Fiducia Supplicans, released last Dec. 18, allows for “spontaneous” pastoral blessings for “same-sex couples” and other couples in “irregular situations.” It does not allow liturgical blessings for homosexual couples and establishes that pastoral blessings should not be imparted “in concurrence with the ceremonies of a civil union, and not even in connection with them. Nor can it be performed with any clothing, gestures, or words that are proper to a wedding.” 

The declaration quickly elicited reactions of both welcome and rejection from bishops around the world. According to Escudero, the text has led to “unprecedented confusion” among the “clergy and many of the faithful” in his jurisdiction.

After several days of prayer and reflection, the prelate concluded that the blessing of these types of couples “is a grave abuse of the most holy name of God, which is invoked upon an objectively sinful union of fornication, adultery, or even worse, homosexual activity.”
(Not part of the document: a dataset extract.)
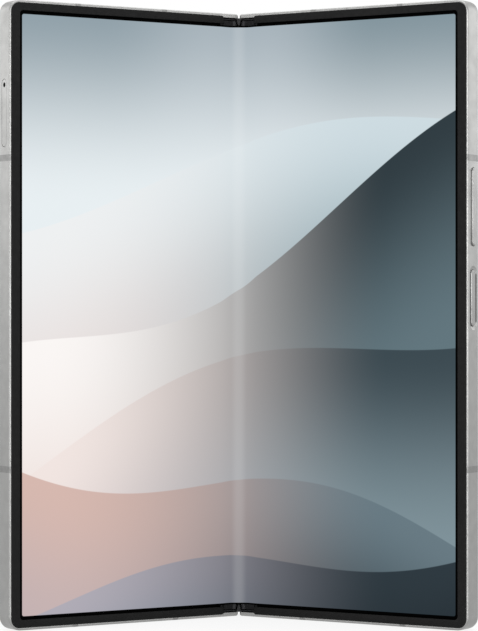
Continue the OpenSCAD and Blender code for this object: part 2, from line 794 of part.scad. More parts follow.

“Furthermore, in the final instance it must be emphasized that ‘homosexual acts are disordered and, above all, contrary to natural law’ (Catechism of the Catholic Church, No. 2357). God never blesses sin. God does not contradict himself. God does not lie to us. God, who always loves the sinner unconditionally, therefore seeks that he repent, be converted, and live,” the bishop declared.

According to Escudero, “blessing a couple” is the same as “blessing the union that exists between them,” since “there is no logical, real way to separate the one thing from the other. Why else would they ask for a blessing together and not two separate blessings?”

For the bishop of Moyobamba, the problem is even more serious, inasmuch as some bishops and priests, “contravening the objective morality of sacred Scripture and sacred tradition, have been confusing the people of God for a long time with the indiscriminate blessing of these objectively disordered and therefore sinful unions, committing horrendous sacrilege.”